Unfortunately for me, the only Jet featured on the cover during those years was Richard Todd, here being shown unloading the bread. Just as with the Brett Favre-Jets story, this August 1983 image comes a little too late to the career of Richard Todd, the successor of Joe Namath. The caption indicates that Richard Todd's career is reaching its crescendo, but Fate has already deemed it that he is done. The 1983 season ended with the Jets finishing injured and below .500, with Todd throwing 18 TD's to 26 INT's. I put the picture on my wall at home and even waited until Todd was traded to New Orleans to take it down. Had I been a little bit younger I might have left it up, for then Todd might have represented the achievement of the world recognizing that the Jets existed, that I existed. I had waited long enough. But I was already 14. I found that I couldn't control a brain addled by hormones and possessed of an inexplicable, unpredictable impatience with the world at large. Now, two words sprang to my lips every time I experienced a frustrating obstacle: Fuck it. The end of the 1983 season was both the end of Todd's career with the Jets and the end my childhood innocence.

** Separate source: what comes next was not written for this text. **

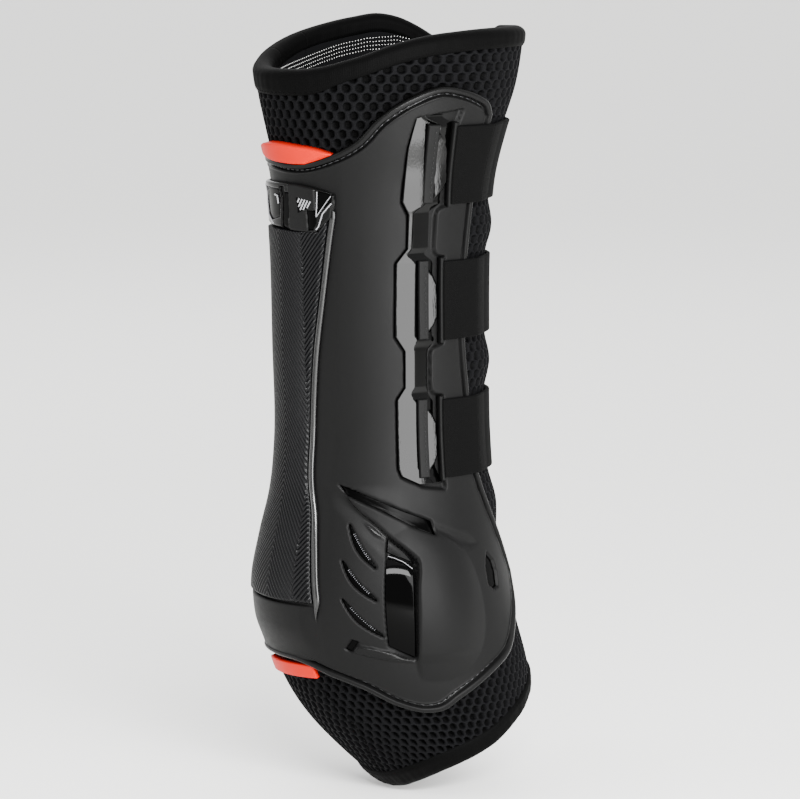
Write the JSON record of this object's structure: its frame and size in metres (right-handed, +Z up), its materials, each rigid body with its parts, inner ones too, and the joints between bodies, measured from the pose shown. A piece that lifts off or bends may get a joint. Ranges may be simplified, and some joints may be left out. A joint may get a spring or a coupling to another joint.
{
  "type": "tendon boot",
  "caption": "Closed tendon boot for a horse's foreleg: moulded shell with a ribbed strike strip, padded mesh liner and elastic hook-and-loop straps.",
  "frame": {"origin": "on the leg's axis, level with the centre of the middle strap", "axes": "+X towards the front of the leg, -Y towards the inner side with the strap anchors, +Z up the leg"},
  "size_m": [0.1115, 0.0938, 0.2974],
  "materials": {
    "shell_tpu": "smooth matte thermoplastic polyurethane",
    "gloss_tpu": "polished black thermoplastic polyurethane",
    "ribbed_strip": "matte rubber with fine slanting ribs",
    "spacer_mesh": "open hexagonal spacer mesh",
    "lining": "padded jersey lining with thin white dotted stripes",
    "binding": "smooth stretch binding tape",
    "elastic_webbing": "woven elastic webbing",
    "hook_and_loop": "hook and loop fastener tape",
    "orange_badge": "satin moulded orange plastic"
  },
  "bodies": {
    "inner_half": {"far_strip_trim": "gloss_tpu", "heel_cap": "shell_tpu", "lower_anchor_bar": "shell_tpu", "lower_tag": "orange_badge", "middle_anchor_bar": "shell_tpu", "near_bottom_binding": "binding", "near_front_binding": "binding", "near_lining": "lining", "near_mesh": "spacer_mesh", "near_shell": "shell_tpu", "near_strip_trim": "gloss_tpu", "near_top_binding": "binding", "strap_plate": "gloss_tpu", "strike_strip": "ribbed_strip", "strip_clasp": "gloss_tpu", "top_badge": "orange_badge", "upper_anchor_bar": "shell_tpu", "vent_window": "gloss_tpu"},
    "outer_half": {"far_bottom_binding": "binding", "far_front_binding": "binding", "far_lining": "lining", "far_mesh": "spacer_mesh", "far_shell": "shell_tpu", "far_top_binding": "binding", "lower_loop_patch": "hook_and_loop", "middle_loop_patch": "hook_and_loop", "upper_loop_patch": "hook_and_loop"},
    "upper_strap": {"upper_strap": "elastic_webbing"},
    "upper_strap_tail": {"upper_strap_end": "elastic_webbing", "upper_hook_pad": "hook_and_loop", "upper_pull_tab": "shell_tpu"},
    "middle_strap": {"middle_strap": "elastic_webbing"},
    "middle_strap_tail": {"middle_strap_end": "elastic_webbing", "middle_hook_pad": "hook_and_loop", "middle_pull_tab": "shell_tpu"},
    "lower_strap": {"lower_strap": "elastic_webbing"},
    "lower_strap_tail": {"lower_strap_end": "elastic_webbing", "lower_hook_pad": "hook_and_loop", "lower_pull_tab": "shell_tpu"}
  },
  "joints": [
    {"name": "opening", "type": "hinge", "parent": "inner_half", "child": "outer_half", "pos_m": [-0.0355, 0.0355, 0], "axis": [0, 0, 1], "range_deg": [0, 42], "stiffness_Nm_per_rad": 0.25},
    {"name": "upper_strap_swing", "type": "hinge", "parent": "inner_half", "child": "upper_strap", "pos_m": [0.01237, -0.03996, 0.04961], "axis": [0, 0, 1], "range_deg": [-100, 0]},
    {"name": "upper_strap_peel", "type": "hinge", "parent": "upper_strap", "child": "upper_strap_tail", "pos_m": [0.04127, -0.01962, 0.04993], "axis": [0.2006, -0.0747, 0.9768], "range_deg": [-112, 0]},
    {"name": "middle_strap_swing", "type": "hinge", "parent": "inner_half", "child": "middle_strap", "pos_m": [0.01018, -0.03766, -0.00097], "axis": [0, 0, 1], "range_deg": [-100, 0]},
    {"name": "middle_strap_peel", "type": "hinge", "parent": "middle_strap", "child": "middle_strap_tail", "pos_m": [0.03799, -0.01835, -0.001], "axis": [0.0056, 0.002, 1], "range_deg": [-112, 0]},
    {"name": "lower_strap_swing", "type": "hinge", "parent": "inner_half", "child": "lower_strap", "pos_m": [0.00949, -0.03872, -0.05323], "axis": [0, 0, 1], "range_deg": [-100, 0]},
    {"name": "lower_strap_peel", "type": "hinge", "parent": "lower_strap", "child": "lower_strap_tail", "pos_m": [0.03828, -0.01881, -0.05339], "axis": [-0.0349, 0.0264, 0.999], "range_deg": [-112, 0]}
  ],
  "couplings": [
    {"joint": "upper_strap_peel", "follows": "opening", "ratio": -2.6},
    {"joint": "middle_strap_peel", "follows": "opening", "ratio": -2.6},
    {"joint": "lower_strap_peel", "follows": "opening", "ratio": -2.6}
  ]
}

Only two other players in Jets history have made it onto the cover. One is Keyshawn Johnson, here seen retrieving a pass in his great performance against the Jags in the Divisional Playoff game of January 1999, the game that sent the Jets to the AFC Championship. Why is he is there and not Vinny Testaverde or Curtis Martin? Because Keyshawn was the guy who, two season before, had professed a desire for the damn ball. Here the ball is just barely there, and with it the Jets are a long shot to go to the AFC Title game, their second since the merger. The rest is silence, a commodity that Keyshawn has never quite been known for, bless his undersized, ball-hogging, team-ditching, Parcells-loving soul. He made a great fumble recovery in that game that is still branded on my grateful brain. My first and only reaction to this cover during that week - among the happiest weeks of my life, I'm not ashamed to say - was why couldn't they have gotten a better picture of the helmet?
The only Jet left to mention had eight covers, and that would be Joe Namath, of course. As I've said before, Joe was bigger than the Jets and very nearly bigger than the sport he played. A story so large that only the silver screen could hope to contain it, albeit in the person of Jake Gyllenhaal. Yeah, right. Anyway, here is Joe's first SI photo in 1965, holding the soon-to-be outdated '64 Jets helmet. According to Mark Kriegel in Namath, the subject arrived very late for this photo shoot in Times Square. I'm imagining that afterwards the evening maintained its resilience under the increasingly gaudy neon light of mid-60's New York, complete with bar-hopping, club-tripping, taxi-jumping, stewardess-scooping - all still performed in the Jets uniform.
THE WOMAN: You play baseball?
THE WOMAN: Me too.
Or how about this one, portraying the crasser, more frank excess of the sexual revolution? Though this is meant to capture Namath cast as Captain Hollis in the forgettable 1970 western The Last Rebel, it really speaks to the perceived and real characters of Joe Willie. This is the Namath of the 70's. Who needs stewardesses? Now, nobody's making a secret out of it. Everybody's out to get laid. Everybody wants a piece of the big guy. I think the magazine wants to portray Joe as hating the thought of returning to practice; he's having so much fun, right? But I think that's Madison Avenue's misreading of the time. Come on, he seems to suggest, weighted with the fatigue one feels in the wake of extraordinary excess, Is this all there is? Existentially, Joe, perhaps not. But for the Jets, it's all downhill from here.